Но создавалось иногда впечатление, что певцам приходилось преодолевать не только вокальные трудности их партий, но и специфику — скажем так — постановки Филиппа Разенкова. То, что Ричард превращён постановщиком в некоего авторитарного диктатора, а его приближённые, в том числе и Ренато, — в туповатых служак, ещё полбеды.
Но вот, скажем, второй акт. Редкостный по красоте и драматизму дуэт Амелии и Ричарда. Так нет же, в отношения и без того страдающих героев активно вмешивается некто третий, отсутствующий в партитуре Верди. А именно — некий карлик, обозначаемый в программке как alter ego Ричарда. Это самое ego почему-то всё время суетится, снуёт у певцов под ногами, норовя то одному, то другому всучить прямо в руки увесистый булыжник, символизирующий, вероятно, их душевные терзания.
Никакого объяснения появлению сего странного персонажа зрителю не даётся. Равно как и причин превращения прелестного пажа Оскара в весьма вульгарную по манерам особу женского пола. Хотя симпатичный паж-адъютант в милитаризированной среде данного спектакля был, бы возможно, более уместен.

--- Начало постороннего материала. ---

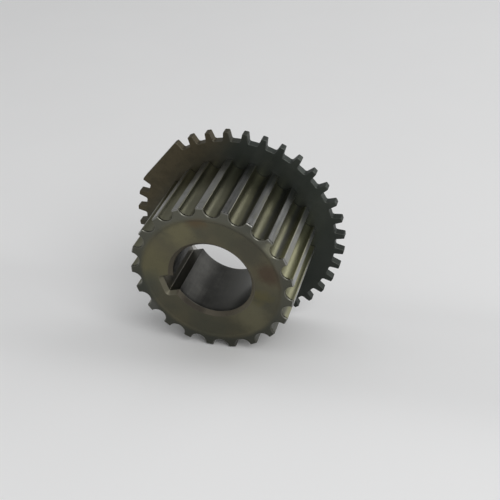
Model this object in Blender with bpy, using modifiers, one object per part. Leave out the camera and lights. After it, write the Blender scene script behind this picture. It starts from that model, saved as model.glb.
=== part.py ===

Впрочем, музыка Верди без остатка смывала, смывает и ещё смоет ещё и не такую накипь.
А при размышлениях о двух спектаклях в целом почему-то совсем напрасно вспоминается гоголевская Агафья Тихоновна. Помните? Вот «если бы губы Никанора Ивановича да приставить к носу Ивана Кузьмича…» Если бы к стильности астраханского «Риголетто» да добавить вокальный уровень самарского «Бала-маскарада», то…
Но о том, что из этого с получилось бы, судить зрителю. Мы же, как советовал поэт, «скажем спасибо и этой судьбе». Вернее, судьбам.